I understand that my environment may not be representative and that zstd may not be able to beat lz4 on decompression in other hardware/software configurations, but it may still beat lz4 on the other metrics and still be competitive (or at least, fast enough) on decompression, especially if I/O or memory bandwidth becomes the bottleneck rather than raw compression/decompression speed.
If you compress/decompress files frequently, you should really benchmark the command-line tools, using the appropriate options (enable multithreading when possible and test various compression levels) instead of just relying on a synthetic benchmark that for multiple reasons, does not reflect real-world performance.
And if you're using lz4/zstd in some other fashion (for example, in ZFS), you should really benchmark the whole system, because you may be surprised with the result. As an example, perhaps lz4's decompression speed advantage over zstd doesn't matter at all if the rest of the system can't process data faster than zstd can decompress it.
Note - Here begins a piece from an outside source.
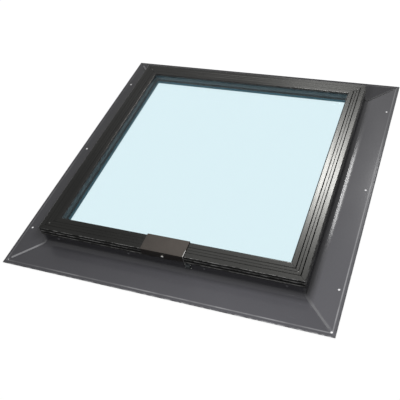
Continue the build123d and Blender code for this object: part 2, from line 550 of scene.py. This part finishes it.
class SKYLIGHT_OT_seams(bpy.types.Operator):
    """Finish the sealant beads in the flashing's mitres"""

    bl_idname = "skylight.seams"
    bl_label = "Mitre seams"

    def execute(self, context):
        finishes = context.scene.skylight_finishes
        for side, name, base in (
            ("left", "sealant", finishes.sealant),
            # Painted shade: the right seams use the darker copy of the sealant colour
            ("right", "painted_sealant", finishes.sealant_shaded),
        ):
            finish(["seam_front_" + side, "seam_back_" + side], mitre_sealant(name, finishes, base))
        return {"FINISHED"}


class SKYLIGHT_OT_extrusions(bpy.types.Operator):
    """Anodise the cap and paint the frame"""

    bl_idname = "skylight.extrusions"
    bl_label = "Frame and cap"

    def execute(self, context):
        finishes = context.scene.skylight_finishes
        finish(["cap_front", "cap_back"], anodised_cap(finishes, "x"))
        finish(["cap_left", "cap_right"], anodised_cap(finishes, "y"))
        finish(["base_frame_" + side for side in SIDES], lining_paint(finishes))
        return {"FINISHED"}


class SKYLIGHT_OT_glazing(bpy.types.Operator):
    """Finish the panes, the spacer between them and the seals round them"""

    bl_idname = "skylight.glazing"
    bl_label = "Glazing"

    def execute(self, context):
        finishes = context.scene.skylight_finishes
        rubber = soft_solid("rubber", finishes.rubber, 0.55, 700, 0.00005)
        finish(["glass_outer", "glass_inner"], clear_glass(finishes))
        finish(["glass_spacer"], soft_solid("spacer_bar", finishes.spacer, 0.4, 900, 0.00003))
        finish(["glass_edge_seal"], rubber)
        finish([name + side for name in ("gasket_", "glazing_tape_") for side in SIDES], rubber)
        return {"FINISHED"}


class SKYLIGHT_OT_clip(bpy.types.Operator):
    """Finish the sill clip and its screw"""

    bl_idname = "skylight.clip"
    bl_label = "Sill clip"

    def execute(self, context):
        finishes = context.scene.skylight_finishes
        finish(["sill_clip"], clip_metal(finishes))
        finish(["clip_screw"], plated_steel("screw_steel", finishes.steel))
        return {"FINISHED"}


def new_node_group(name, inputs):
    """A geometry node group with a geometry input and output and the given named inputs."""
    tree = bpy.data.node_groups.new(name, "GeometryNodeTree")
    tree.interface.new_socket("Geometry", in_out="INPUT", socket_type="NodeSocketGeometry")
    for label, kind in inputs:
        tree.interface.new_socket(label, in_out="INPUT", socket_type=kind)
    tree.interface.new_socket("Geometry", in_out="OUTPUT", socket_type="NodeSocketGeometry")
    return tree, tree.nodes.new("NodeGroupInput"), tree.nodes.new("NodeGroupOutput")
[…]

So when benchmarking the whole system, zstd may still win in every metric compared to lz4, including decompression -- which could happen if zstd has to process a smaller compressed input compared to lz4, thus using less memory bandwidth and I/O bandwidth for the compressed input and therefore having more memory bandwidth and I/O bandwidth available to produce the decompressed output (on a memory bandwidth or I/O bandwidth-constrained system).
> Obviously it's not impossible, since it's happening on my laptop.
Well, zstd cli is more optimized for multithreading and asynchrounous i/o. zstd is overlapping cpu decompression with reading/writing. Additionally zstd compressed data is more dense. It's possible that on your notebook you have lz4 decompression including i/o slower that zstd. This is not the way lz are compared in general. Otherwise nobody will use lz4 anymore.
> I haven't tried TurboBench, but this is what I get when running the built-in lz4 and zstd benchmarks
You can see, even on your machine lz4 is faster than zstd.
Now it's obvious that asynchrounous i/o + multithreading is making the difference in the cli case.
> However, I don't understand exactly what this metric means. Does it mean that lz4 can ingest the input at ~4 GB/s or that it produces the output at ~4 GB/s?
In data compression the metrics are always relative to the original uncompressed size.
> But in any case, what matters to me as a user is how quickly I can compress and decompress a file.
Well, this depends of the use case. I'm using 7zip (GUI) and it's working fine for me.
It's very hard to make benchmarks when multithreading or i/o is involved. You'll get often different results on different hardware configurations and the number of threads.